# Origin-Account gehackt!



## Kister (30. November 2012)

Hallo liebe User,
Mein Origin Account wurde leider gehackt, ich habe mich daher gleich an den Support gewandt, dies ist jedoch 2 Wochen her und ich habe bis heute keine Antwort bekommen, wenn ich den Telefonkundenservice anrufe geht niemand rann kann mir jemand einen Tipp geben was ich noch tuhen könnte.
lg, Kister


----------



## Shadow_Man (30. November 2012)

Hallo!

Warste denn schon auf der EA Seite und hast dein PW geändert? Das ist das Erste, was man tun sollte, falls das möglich ist.


----------



## Kister (30. November 2012)

nein da der hacker meine email benfalls geändert hat ist das mir nicht möglcih


----------



## chbdiablo (30. November 2012)

EA Support kontaktieren. Wir können dir da nicht helfen

Für Deutschland: *0221 – 37050193*
 Für Österreich: *0720** - **883349*
 Für Schweiz: *0225 - 181005*
 Die Leitungen sind täglich von 10:00 bis 23:00 Uhr offen.

oder: Live-Chat (nur auf englisch soweit ich weiß)

https://help.ea.com/contact-us


----------



## Kister (30. November 2012)

ja ok trotzdem danke


----------



## golani79 (1. Dezember 2012)

Schau mal hier rein: EA/Origin account hacked: Is this a new thing? - NeoGAF

Vielleicht hilft dir da ja irgendwas weiter.


----------



## firewalker2k (1. Dezember 2012)

Wie hattest du dich denn an den Support gewandt? Habe nichts gefunden, worüber man sich per eMail hätte melden können..

Hatte das gleiche Problem auch vor kurzem.
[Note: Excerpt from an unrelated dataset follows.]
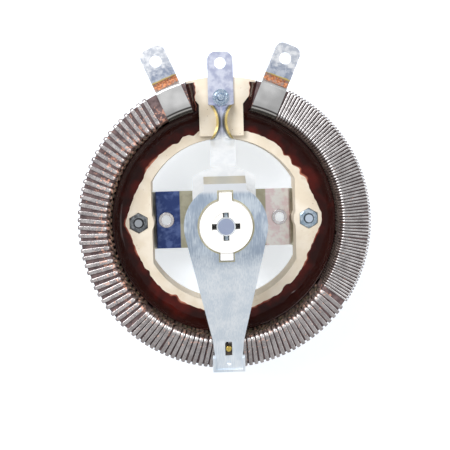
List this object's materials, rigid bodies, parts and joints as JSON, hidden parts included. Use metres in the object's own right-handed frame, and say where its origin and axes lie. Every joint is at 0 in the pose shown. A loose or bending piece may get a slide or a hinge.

Musste zwar ne halbe Ewigkeit in der Warteschlange warten (schon blöd, mit nem Telefon ohne Freisprech-Funktion ), aber dann ging alles recht flott: Nach Nennung des Keys eines bei Origin registrierten Games hat der - seeeeehr jung klingende  - Herr alles zurückgesetz.


----------



## Kister (1. Dezember 2012)

ich habe mich an ´die email kontakt@ea.com gewant
wie lang hast du ca in der warteschlange gebracuht und um wleche uhrzeit hast du so ca angerufen wenn ich fragen dürft?


----------



## golani79 (2. Dezember 2012)

Kister schrieb:


> ich habe mich an ´die email kontakt@ea.com gewant


 
Will ja nichts sagen aber bist du Geschäftskunde?
Im Impressum von EA Deutschland steht nämlich, dass das die Email für Geschäftskunden ist.


----------



## Kister (2. Dezember 2012)

oh das hab ich übersehen


----------